Interactive Character Control with Auto-Regressive Motion Diffusion Models
ACM Transactions on Graphics (Proc. SIGGRAPH 2024)
Yi Shi (1, 2), Jingbo Wang (2), Xuekun Jiang (2), Bingkun Lin (3), Bo Dai (2), Xue Bin Peng (1, 4)
(1) Simon Fraser University(2) Shanghai AI Lab(3) Xmov(4) NVIDIA
Abstract
Real-time character control is an essential component for interactive experiences,
with a broad range of applications, including physics simulations,
video games, and virtual reality. The success of diffusion models for image
synthesis has led to the use of these models for motion synthesis. However,
the majority of these motion diffusion models are primarily designed for
offline applications, where space-time models are used to synthesize an
entire sequence of frames simultaneously with a pre-specified length. To
enable real-time motion synthesis with diffusion model that allows timevarying
controls, we propose A-MDM (Auto-regressive Motion Diffusion
Model). Our conditional diffusion model takes an initial pose as input, and
auto-regressively generates successive motion frames conditioned on the
previous frame. Despite its streamlined network architecture, which uses
simple MLPs, our framework is capable of generating diverse, long-horizon,
and high-fidelity motion sequences.

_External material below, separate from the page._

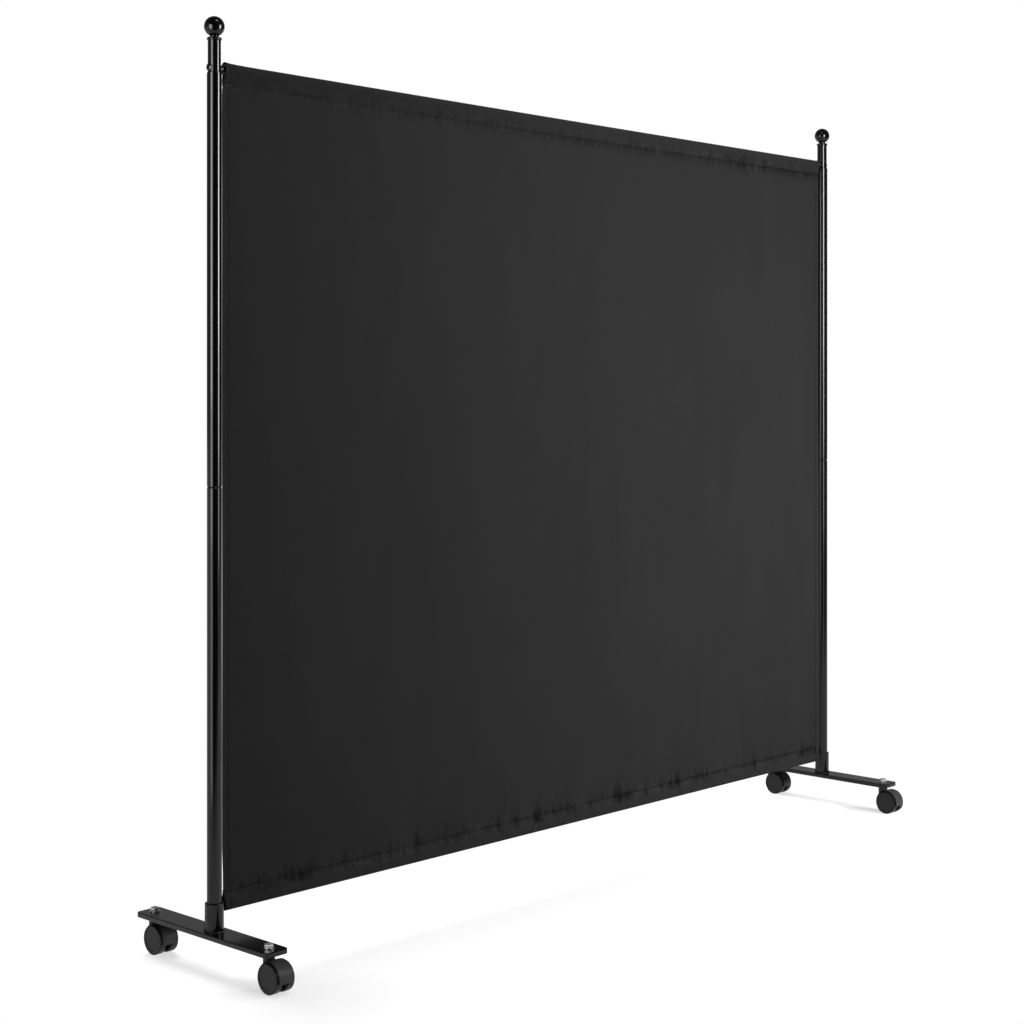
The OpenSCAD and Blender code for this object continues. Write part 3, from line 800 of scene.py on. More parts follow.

Furthermore, we introduce a suite of
techniques for incorporating interactive controls into A-MDM, such as taskoriented
sampling, in-painting, and hierarchical reinforcement learning (See
Figure 1). These techniques enable a pre-trained A-MDM to be efficiently
adapted for a variety of new downstream tasks. We conduct a comprehensive
suite of experiments to demonstrate the effectiveness of A-MDM, and
compare its performance against state-of-the-art auto-regressive methods.